I’m not one to make a big deal out of Valentine’s Day or even my birthday, so I didn’t give it much
thought and certainly didn’t spend the day moping. But by the end of the day – as I finished folding a load of clothes and making a mental grocery list – I was frustrated.
“Hey girls, I’m running up to the store to get a few things for lunches this week,” I said. “Because that’s what good moms do,” I added, for extra effect.
Before I left, I rummaged through craft piles to find crayons and paper and set them on the table before continuing.
“And while I’m gone, I’d like each of you to write me a Mother’s Day note. Tell me what I mean to you. Maybe even draw some pictures.”

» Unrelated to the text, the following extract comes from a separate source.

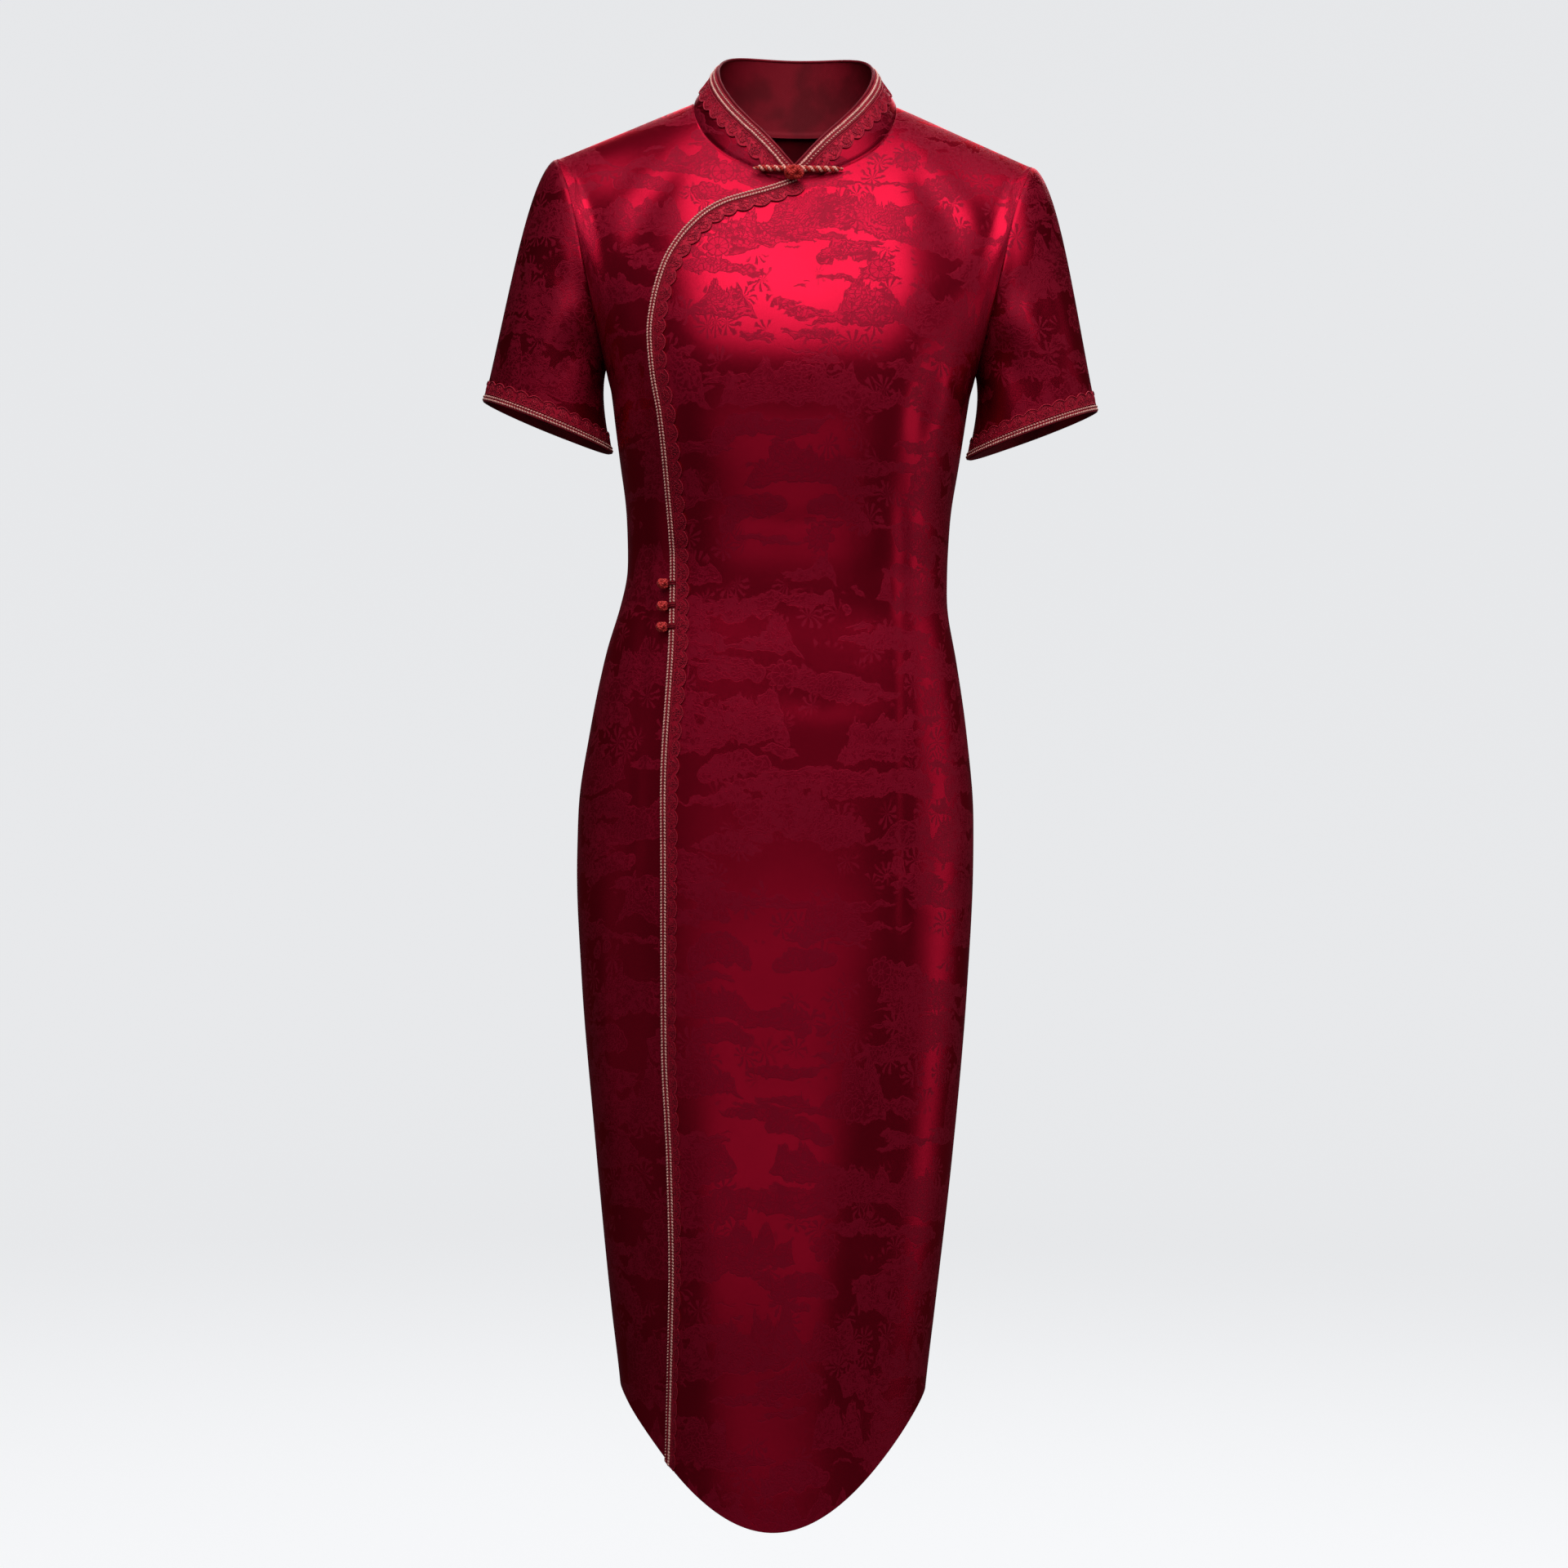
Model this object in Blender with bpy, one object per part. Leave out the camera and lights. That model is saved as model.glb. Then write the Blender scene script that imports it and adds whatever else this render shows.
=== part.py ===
"""Cheongsam: a mid-calf sheath dress of satin brocade, worn, with a stand collar, short
set-in sleeves, a slanted front opening edged in chain braid and scalloped lace, a neck
frog and three waist buttons.

Units are metres, +Z is up, +X is the wearer's left and +Y is the back. The origin is the
middle of the neck opening, level with the neck ends of the shoulder seams. Lengths down
the dress are given as distances below that level. A turn is an angle in radians.

Every cloth piece is a thin wall between an outer surface and the same surface moved in.
Trims are strips of the outer surface moved out.
"""

import math

import bmesh
import bpy
import numpy as np
from mathutils import Vector
from mathutils.bvhtree import BVHTree

# ---------------------------------------------------------------- general sizes
WALL = 0.0012           # thickness of the brocade with its interlining
SEAM_GAP = 0.0005       # space left between pieces that are sewn together
ARMHOLE_GAP = 0.0011    # the same space at the armholes, measured sideways
SEAM_SHARE = 0.00055    # the same space at the side seams, as a share of the width
STEP = 1e-4             # step used to measure slopes of a surface

# ---------------------------------------------------------------- body
BUST_BELOW = 0.235      # level of the fullest bust
BODY_COLUMNS = ("below", "half_width", "front", "back", "shift", "squareness")
BODY = (
    (0.235, 0.1420, 0.126, 0.099, 0.000, 2.45),
    (0.260, 0.1385, 0.123, 0.097, 0.000, 2.40),
    (0.285, 0.1350, 0.117, 0.095, 0.000, 2.35),
    (0.333, 0.1284, 0.103, 0.091, 0.000, 2.25),
    (0.374, 0.1270, 0.094, 0.089, 0.000, 2.20),
    (0.398, 0.1294, 0.093, 0.090, -0.002, 2.20),
    (0.439, 0.1390, 0.096, 0.098, -0.004, 2.20),
    (0.502, 0.1500, 0.101, 0.109, -0.005, 2.20),
    (0.566, 0.1572, 0.103, 0.115, -0.006, 2.20),
    (0.606, 0.1576, 0.103, 0.116, -0.006, 2.20),
    (0.697, 0.1535, 0.101, 0.110, -0.005, 2.15),
    (0.827, 0.1424, 0.098, 0.101, -0.003, 2.10),
    (0.957, 0.1287, 0.093, 0.094, -0.002, 2.05),
    (1.018, 0.1215, 0.090, 0.090, -0.001, 2.00),
    (1.118, 0.1130, 0.087, 0.087, 0.000, 2.00),
)
HEM_SIDE = 1.018        # hem at the side seams
HEM_DROP = 0.0995       # how much lower the hem is at the middle
HEM_ROUND = 1.95        # how round the hem curve is

# ---------------------------------------------------------------- neck and shoulders
NECK_HALF_WIDTH = 0.081
NECK_FRONT = 0.066          # from the shoulder seams to the front neck
NECK_BACK = 0.054           # from the shoulder seams to the back neck
NECK_SQUARENESS = 2.5       # 2 would be an oval neckline seen from above
NECK_BRIDGE = 0.034         # how steeply the shoulder line would go on over the neck
SHOULDER_TIP = (-0.189, 0.004, -0.046)
SIDE_NECK = (-0.081, 0.004, 0.000)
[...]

I barely got the words out and they all burst out laughing — even I struggled not to laugh. This was not my typical MO, but I had been pushing them to advocate for themselves and communicate their needs. I figured I should probably do the same.
“I’m not kidding,” I said, still trying not to laugh. “There better be three Mother’s Day cards on the table by the time I get home.”
This particular Mother’s Day always seems to stand out in my mind. On the other hand, so many of the
surrounding days and years seem like a blur, clouded by the struggle of making ends meet, endless
soccer games, and parent-teacher conferences – all while working full-time and furthering my education.
In between, were less than desirable living spaces, too many pizza deliveries, and perpetual PMS.
I arrived home that night to find a clean house, candles lit, and three Mother’s Day cards lined neatly
across the table. These were quite possibly the sweetest notes I’ve ever received.
The girls and I look back on that Mother’s Day and laugh. My days are quieter now, with two of the three on their own, paying bills, pursuing education, and getting oil changes.
My fear as a single mom had always been that my kids were missing out on something. Yet all three have
become kind, hard-working, good people. I can’t imagine feeling any prouder of each one and our journey – even if it had been different.